§ Aim: Repeat each line exactly, leaving nothing out.

§ Information supplied:
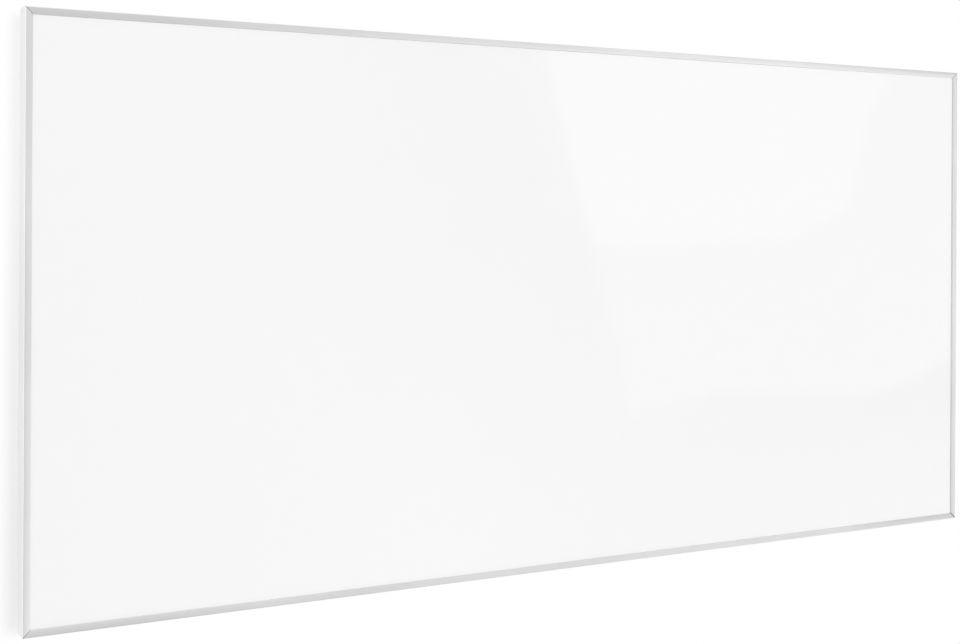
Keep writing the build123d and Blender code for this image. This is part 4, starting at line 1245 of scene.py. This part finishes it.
@dataclass
class StudioSet:
    """The wall, the floor, the lamps and the room that the heater's gloss shows."""

    side: float = 5.0
    wall_face: float = 0.5 * MM
    wall_top: float = 3.2
    floor_level: float = -1.2
    floor_colour: Colour = (0.86, 0.86, 0.86)
    strip_edge: float = -599.0 * MM
    strip_height: float = 350.0 * MM
    shadow: BarShadow = BarShadow()
    room_light: float = 0.53
    room_gloss: float = 1.10
    lamps: tuple[Lamp, ...] = (
        Lamp("key_lamp", 15.0, 9.0, 24.0, 0.43),
        Lamp("back_lamp", 215.0, 35.0, 30.0, 0.40),
    )
    tones: tuple[RoomTone, ...] = (
        RoomTone(49.0, -26.0, 22.0, 0.60),
        RoomTone(-17.0, -14.0, 43.0, -0.66),
        RoomTone(45.0, 9.0, 30.0, -0.50),
        RoomTone(60.0, 16.0, 30.0, -0.50),
        RoomTone(38.0, 8.0, 13.0, 0.50),
        RoomTone(-50.0, 8.0, 24.0, 0.15),
        RoomTone(180.0, -5.0, 84.0, -0.52),
        RoomTone(150.0, 25.0, 40.0, 0.22),
        RoomTone(-140.0, -30.0, 40.0, 0.16),
        RoomTone(0.0, -85.0, 65.0, -0.60),
    )
    openings: tuple[Reflection, ...] = (
        Reflection("wide_opening", (
            (-0.036, 0.30, 0.003), (0.03, 0.071, 0.016), (0.08, -0.131, 0.012), (0.206, -0.110, 0.010),
            (0.43, -0.128, 0.010), (0.514, -0.115, 0.010), (0.60, -0.083, 0.010), (0.62, 0.32, 0.003),
        ), 1.17, -3.2),
        Reflection("bright_opening", (
            (-0.036, 0.30, 0.003), (0.03, 0.071, 0.016), (0.305, 0.076, 0.008), (0.408, 0.112, 0.008),
            (0.442, 0.235, 0.010), (0.49, 0.30, 0.010),
        ), 1.53, -3.1),
    )

    def plane(
        self, name: str, corners: Sequence[Triple], paint: Paint, front: Socket, clear: Socket | float = 0.0,
    ) -> Piece:
        """Makes a flat piece of the stage whose back is seen through.

        Args:
            name: its name.
            corners: its corners, anticlockwise seen from its front.
            paint: its material.
            front: the shader on its front.
            clear: where this is 1 the front is seen through too.

        Returns:
            The piece.
        """
        shape = bmesh.new()
        shape.faces.new([shape.verts.new(corner) for corner in corners])
        made = new_piece(name, shape)
        hidden = paint.calc("MAXIMUM", paint.node("ShaderNodeNewGeometry").outputs["Backfacing"], clear)
        paint.show(paint.one_of(hidden, front, paint.clear()))
        made.data.materials.append(paint.material)
        return made

    def wall(self) -> None:
        """A white wall that is seen from the front only and takes the soft shadow beside the left bar.

        Gloss sees only the strip of wall left of the heater, which its left side shows.
        """
        paint = Paint("wall_white")
        across, _, height = paint.parts(paint.here())
        shiny = paint.node("ShaderNodeLightPath").outputs["Is Glossy Ray"]
        strength = paint.calc("ADD", 1.0, paint.product(shiny, self.room_gloss - 1.0))
        white = paint.node("ShaderNodeEmission", {"Strength": strength}).outputs[0]
        lit = paint.node("ShaderNodeBsdfDiffuse", {"Color": WHITE}).outputs[0]
        strip = paint.product(
            paint.calc("LESS_THAN", across, self.strip_edge),
            paint.calc("LESS_THAN", paint.calc("ABSOLUTE", height), self.strip_height),
        )
        front = paint.one_of(self.shadow.lay(paint, across, height), white, lit)
        clear = paint.product(shiny, paint.calc("SUBTRACT", 1.0, strip))
        side, face, low, high = self.side, self.wall_face, self.floor_level, self.wall_top
        corners = ((-side, face, low), (side, face, low), (side, face, high), (-side, face, high))
        hide_from(self.plane("studio_wall", corners, paint, front, clear), "diffuse", "shadow", "transmission")

    def floor(self) -> None:
        """A plain pale floor under the heater that takes its shadow and is seen from above only."""
        paint = Paint("floor_pale")
        lit = paint.node("ShaderNodeBsdfDiffuse", {"Color": (*self.floor_colour, 1.0)}).outputs[0]
        side, level = self.side, self.floor_level
        corners = ((-side, -side, level), (side, -side, level), (side, side, level), (-side, side, level))
        hide_from(self.plane("studio_floor", corners, paint, lit), "glossy")

    def room(self) -> None:
        """The world: white to the camera, a room with soft tones to gloss, and plain soft light to the rest."""
        world = bpy.data.worlds.new("room")
        bpy.context.scene.world = world
        world.use_nodes = True
        world.cycles.sampling_method = "NONE"
        nodes = NodeTree(world.node_tree)
        nodes.tree.nodes.clear()
        way = nodes.node("ShaderNodeTexCoord").outputs["Generated"]
        gloss = self.room_gloss
        for tone in self.tones:
            aim = nodes.node(
                "ShaderNodeVectorMath", {0: way, 1: direction(tone.azimuth, tone.elevation)},
                operation="DOT_PRODUCT",
            )
            ends = (math.cos(math.radians(tone.width)), 1.0)
            gloss = nodes.calc("ADD", gloss, nodes.ramp(aim.outputs["Value"], ends, (0.0, tone.change)))
        light = nodes.node("ShaderNodeLightPath").outputs
        shiny = nodes.calc("MAXIMUM", light["Is Glossy Ray"], light["Is Transmission Ray"])
        seen = nodes.mixed(light["Is Camera Ray"], nodes.mixed(shiny, self.room_light, gloss), 1.0)
        back = nodes.node("ShaderNodeBackground", {"Color": WHITE, "Strength": seen})
        nodes.node("ShaderNodeOutputWorld", {"Surface": back.outputs[0]})

    def build(self) -> None:
        """Sets up the camera, the room, the wall, the floor, the lamps and the openings."""
        bpy.context.scene.view_settings.view_transform = "Standard"
        VIEWPOINT.build()
        self.room()
        self.wall()
        self.floor()
        for light in (*self.lamps, *self.openings):
            light.build()


def main() -> None:
    """Builds the studio and each sub-assembly in order."""
    logging.basicConfig(level=logging.INFO, format="%(name)s: %(message)s")
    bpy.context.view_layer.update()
    StudioSet().build()
    for group in (
        FrontPanel(), AluminiumFrame(), InnerLayers(), BackPlate(), WallRails(), Hangers(), TerminalBox(),
        CableGland(), RockerSwitch(), Wiring(),
    ):
        for piece in group.build():
            LOG.info("%s: %s", type(group).__name__, piece.name)


if __name__ == "__main__":
    main()
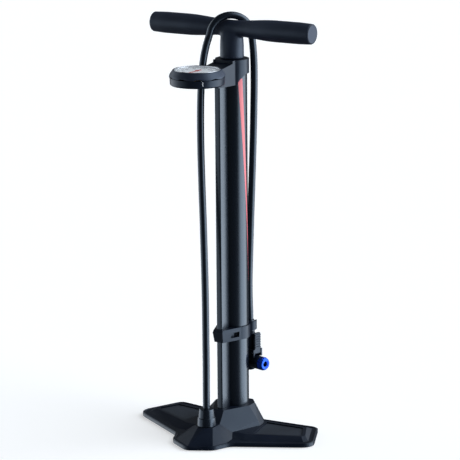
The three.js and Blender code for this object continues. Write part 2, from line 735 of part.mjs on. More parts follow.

§ Result of this task:
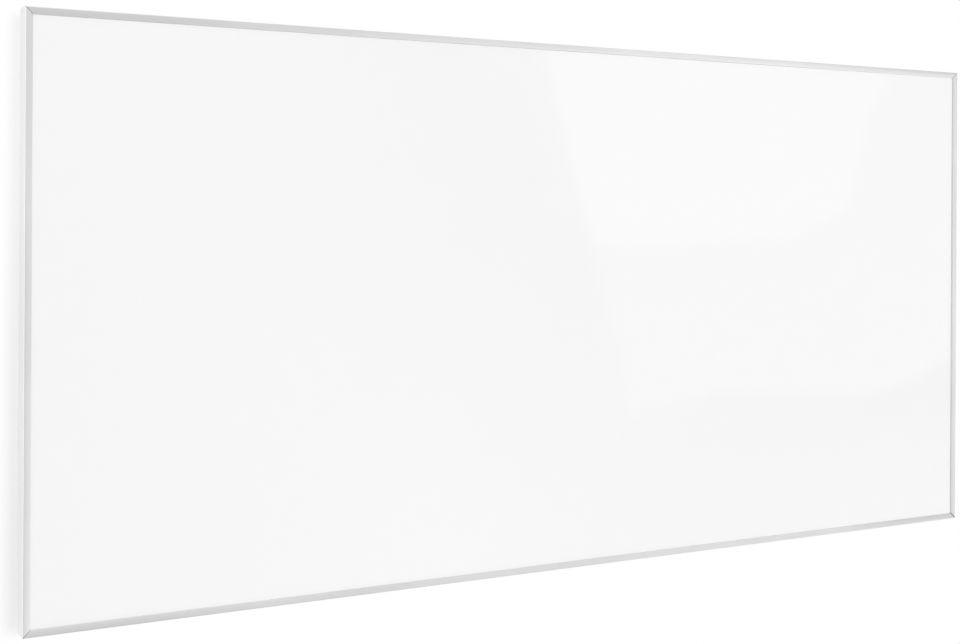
Keep writing the build123d and Blender code for this image. This is part 4, starting at line 1245 of scene.py. This part finishes it.
@dataclass
class StudioSet:
    """The wall, the floor, the lamps and the room that the heater's gloss shows."""

    side: float = 5.0
    wall_face: float = 0.5 * MM
    wall_top: float = 3.2
    floor_level: float = -1.2
    floor_colour: Colour = (0.86, 0.86, 0.86)
    strip_edge: float = -599.0 * MM
    strip_height: float = 350.0 * MM
    shadow: BarShadow = BarShadow()
    room_light: float = 0.53
    room_gloss: float = 1.10
    lamps: tuple[Lamp, ...] = (
        Lamp("key_lamp", 15.0, 9.0, 24.0, 0.43),
        Lamp("back_lamp", 215.0, 35.0, 30.0, 0.40),
    )
    tones: tuple[RoomTone, ...] = (
        RoomTone(49.0, -26.0, 22.0, 0.60),
        RoomTone(-17.0, -14.0, 43.0, -0.66),
        RoomTone(45.0, 9.0, 30.0, -0.50),
        RoomTone(60.0, 16.0, 30.0, -0.50),
        RoomTone(38.0, 8.0, 13.0, 0.50),
        RoomTone(-50.0, 8.0, 24.0, 0.15),
        RoomTone(180.0, -5.0, 84.0, -0.52),
        RoomTone(150.0, 25.0, 40.0, 0.22),
        RoomTone(-140.0, -30.0, 40.0, 0.16),
        RoomTone(0.0, -85.0, 65.0, -0.60),
    )
    openings: tuple[Reflection, ...] = (
        Reflection("wide_opening", (
            (-0.036, 0.30, 0.003), (0.03, 0.071, 0.016), (0.08, -0.131, 0.012), (0.206, -0.110, 0.010),
            (0.43, -0.128, 0.010), (0.514, -0.115, 0.010), (0.60, -0.083, 0.010), (0.62, 0.32, 0.003),
        ), 1.17, -3.2),
        Reflection("bright_opening", (
            (-0.036, 0.30, 0.003), (0.03, 0.071, 0.016), (0.305, 0.076, 0.008), (0.408, 0.112, 0.008),
            (0.442, 0.235, 0.010), (0.49, 0.30, 0.010),
        ), 1.53, -3.1),
    )

    def plane(
        self, name: str, corners: Sequence[Triple], paint: Paint, front: Socket, clear: Socket | float = 0.0,
    ) -> Piece:
        """Makes a flat piece of the stage whose back is seen through.

        Args:
            name: its name.
            corners: its corners, anticlockwise seen from its front.
            paint: its material.
            front: the shader on its front.
            clear: where this is 1 the front is seen through too.

        Returns:
            The piece.
        """
        shape = bmesh.new()
        shape.faces.new([shape.verts.new(corner) for corner in corners])
        made = new_piece(name, shape)
        hidden = paint.calc("MAXIMUM", paint.node("ShaderNodeNewGeometry").outputs["Backfacing"], clear)
        paint.show(paint.one_of(hidden, front, paint.clear()))
        made.data.materials.append(paint.material)
        return made

    def wall(self) -> None:
        """A white wall that is seen from the front only and takes the soft shadow beside the left bar.

        Gloss sees only the strip of wall left of the heater, which its left side shows.
        """
        paint = Paint("wall_white")
        across, _, height = paint.parts(paint.here())
        shiny = paint.node("ShaderNodeLightPath").outputs["Is Glossy Ray"]
        strength = paint.calc("ADD", 1.0, paint.product(shiny, self.room_gloss - 1.0))
        white = paint.node("ShaderNodeEmission", {"Strength": strength}).outputs[0]
        lit = paint.node("ShaderNodeBsdfDiffuse", {"Color": WHITE}).outputs[0]
        strip = paint.product(
            paint.calc("LESS_THAN", across, self.strip_edge),
            paint.calc("LESS_THAN", paint.calc("ABSOLUTE", height), self.strip_height),
        )
        front = paint.one_of(self.shadow.lay(paint, across, height), white, lit)
        clear = paint.product(shiny, paint.calc("SUBTRACT", 1.0, strip))
        side, face, low, high = self.side, self.wall_face, self.floor_level, self.wall_top
        corners = ((-side, face, low), (side, face, low), (side, face, high), (-side, face, high))
        hide_from(self.plane("studio_wall", corners, paint, front, clear), "diffuse", "shadow", "transmission")

    def floor(self) -> None:
        """A plain pale floor under the heater that takes its shadow and is seen from above only."""
        paint = Paint("floor_pale")
        lit = paint.node("ShaderNodeBsdfDiffuse", {"Color": (*self.floor_colour, 1.0)}).outputs[0]
        side, level = self.side, self.floor_level
        corners = ((-side, -side, level), (side, -side, level), (side, side, level), (-side, side, level))
        hide_from(self.plane("studio_floor", corners, paint, lit), "glossy")

    def room(self) -> None:
        """The world: white to the camera, a room with soft tones to gloss, and plain soft light to the rest."""
        world = bpy.data.worlds.new("room")
        bpy.context.scene.world = world
        world.use_nodes = True
        world.cycles.sampling_method = "NONE"
        nodes = NodeTree(world.node_tree)
        nodes.tree.nodes.clear()
        way = nodes.node("ShaderNodeTexCoord").outputs["Generated"]
        gloss = self.room_gloss
        for tone in self.tones:
            aim = nodes.node(
                "ShaderNodeVectorMath", {0: way, 1: direction(tone.azimuth, tone.elevation)},
                operation="DOT_PRODUCT",
            )
            ends = (math.cos(math.radians(tone.width)), 1.0)
            gloss = nodes.calc("ADD", gloss, nodes.ramp(aim.outputs["Value"], ends, (0.0, tone.change)))
        light = nodes.node("ShaderNodeLightPath").outputs
        shiny = nodes.calc("MAXIMUM", light["Is Glossy Ray"], light["Is Transmission Ray"])
        seen = nodes.mixed(light["Is Camera Ray"], nodes.mixed(shiny, self.room_light, gloss), 1.0)
        back = nodes.node("ShaderNodeBackground", {"Color": WHITE, "Strength": seen})
        nodes.node("ShaderNodeOutputWorld", {"Surface": back.outputs[0]})

    def build(self) -> None:
        """Sets up the camera, the room, the wall, the floor, the lamps and the openings."""
        bpy.context.scene.view_settings.view_transform = "Standard"
        VIEWPOINT.build()
        self.room()
        self.wall()
        self.floor()
        for light in (*self.lamps, *self.openings):
            light.build()


def main() -> None:
    """Builds the studio and each sub-assembly in order."""
    logging.basicConfig(level=logging.INFO, format="%(name)s: %(message)s")
    bpy.context.view_layer.update()
    StudioSet().build()
    for group in (
        FrontPanel(), AluminiumFrame(), InnerLayers(), BackPlate(), WallRails(), Hangers(), TerminalBox(),
        CableGland(), RockerSwitch(), Wiring(),
    ):
        for piece in group.build():
            LOG.info("%s: %s", type(group).__name__, piece.name)


if __name__ == "__main__":
    main()
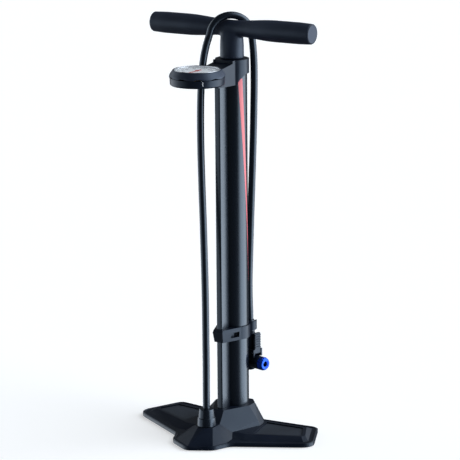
The three.js and Blender code for this object continues. Write part 2, from line 735 of part.mjs on. More parts follow.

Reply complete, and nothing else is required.